Urgent Blood Drives Battle Cultural Stigma, Malnutrition

Senior monk Pes Phang is the National Blood Transfusion Center’s contact at Wat Ou­nalom in Phnom Penh. Two months ago, he gathered 475 monks and 470 homeless boys, hoping to recruit much-needed blood donors.

“[Monks] know from religion that you must give good to others in order to get good in return,” Pes Phang, 82, said Sunday.

Still, when the senior monk and health officials finished their presentation to the Wat Ou­na­­lom gathering, only 10 monks and 15 boys gave blood. “The rule is that monks only eat once a day,” Pes Phang said. “Many are too weak to give blood.”

Pes Phang’s efforts are part of the latest drive by the national blood bank to obtain a stable of re­liable voluntary donors. In 2003, the center re­­ceived 9,483 units of blood from the public, up from 5,800 in 1999. But 72 percent of the do­nations came from replacement donors, usually people who give blood to a relative in an emer­­­­gency. In an average month, the center re­­­­ceives only between 90 and 250 voluntary do­na­tions out of a population of 13 million.

This reliance on replacement donors has two serious negative effects, the blood bank’s chief of administration, Dr Hok Kim Cheng said last week. One is that the center has on hand only be­tween 60 and 100 units of blood, a thin red line in the event of a major national di­sas­ter or out­break of disease. “Occasionally we almost run out of the rare blood types,” the doctor said. “Every year the need for blood at hospitals has increased. There is more surgery, more road accidents.”

The other problem arises as patients often need three or four units of blood for major sur­ger­ies.
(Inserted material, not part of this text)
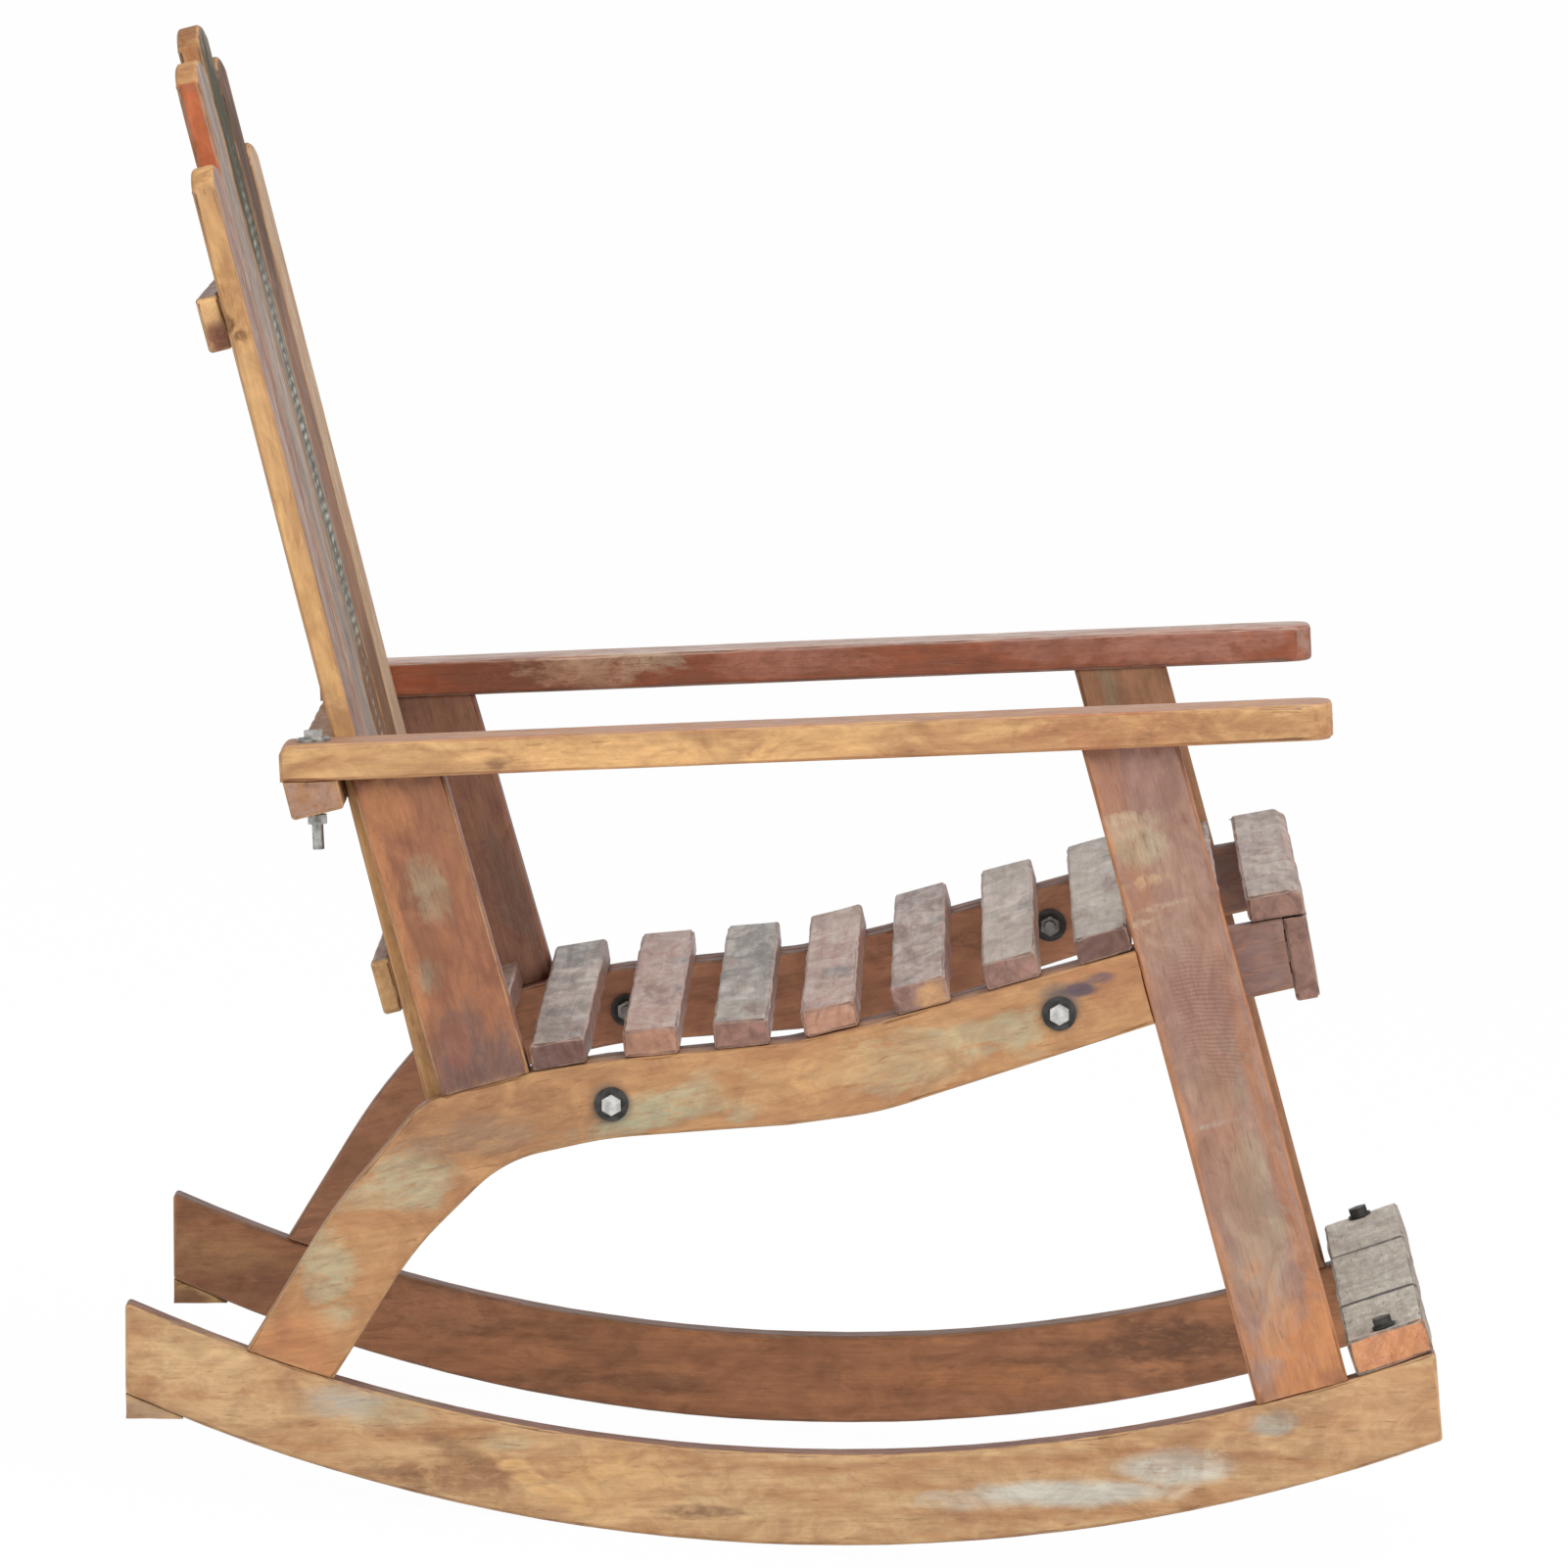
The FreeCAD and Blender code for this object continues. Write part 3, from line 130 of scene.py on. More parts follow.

Families are often able to come up with only one or two units in a pinch, and are sometimes forced to pay for blood from strangers.

“Blood selling is still a big problem,” Hok Kim Cheng said, adding that blood bought from the streets is often infected and unusable.

In the mid-1990s the blood banks recruited blood donors at military barracks and police sta­­tions. The percentage of blood collected with HIV, hepatitis or syphilis shot up to more than 7 percent, prompting them to change their strategy to focus on monks and high school students, Hok Kim Cheng said. Today the HIV in­fection rate for voluntary donations is around 1 percent, he said.

Still, the new strategy has not significantly in­creased the amount of donations coming into the center. Part of the problem, the World Heath Or­gan­i­zation concluded in a report for the blood bank last year, is a Khmer cultural belief that giving blood will permanently disable a person. Ac­cor­d­ing to the survey, 39 percent of Cam­bo­dians listed fear of health damage as the primary reason for not giving blood.

In reality, Hok Kim Cheng noted, healthy do­nors quickly regenerate donated blood and there are no permanent effects to health, though only one unit of blood should be donated at a time. According to the American Red Cross Web site, a healthy donor can regenerate donated blood within 24 hours.

The NBTC has started programs, including lec­tures at schools and pagodas, to educate Cam­bodians about the low risk of giving blood.

Another center program is a late-night kar­a­o­ke call-in show, broadcast on Apsara TV about 19 times a year, in which doctors answer viewers’ questions about donating.

The WHO survey also noted that 21 per­cent of Cambodians believe they will re­ceive bad karma for giving away their blood. Pes Phang said this is a misinterpretation of Bud­dhism. “Giving blood is like the rich person who must give to the poor: It is important to give but not to give everything.”

Besides the cultural stigma of giving blood, other obstacles remain. Like many of the monks at Wat Ounalom, 48 percent of Cam­bo­di­ans surveyed by the WHO said they were too mal­­nourished to donate. “The real problem,” Hok Kim Cheng said, “is people are working too hard, trying to survive, to think about giving blood.”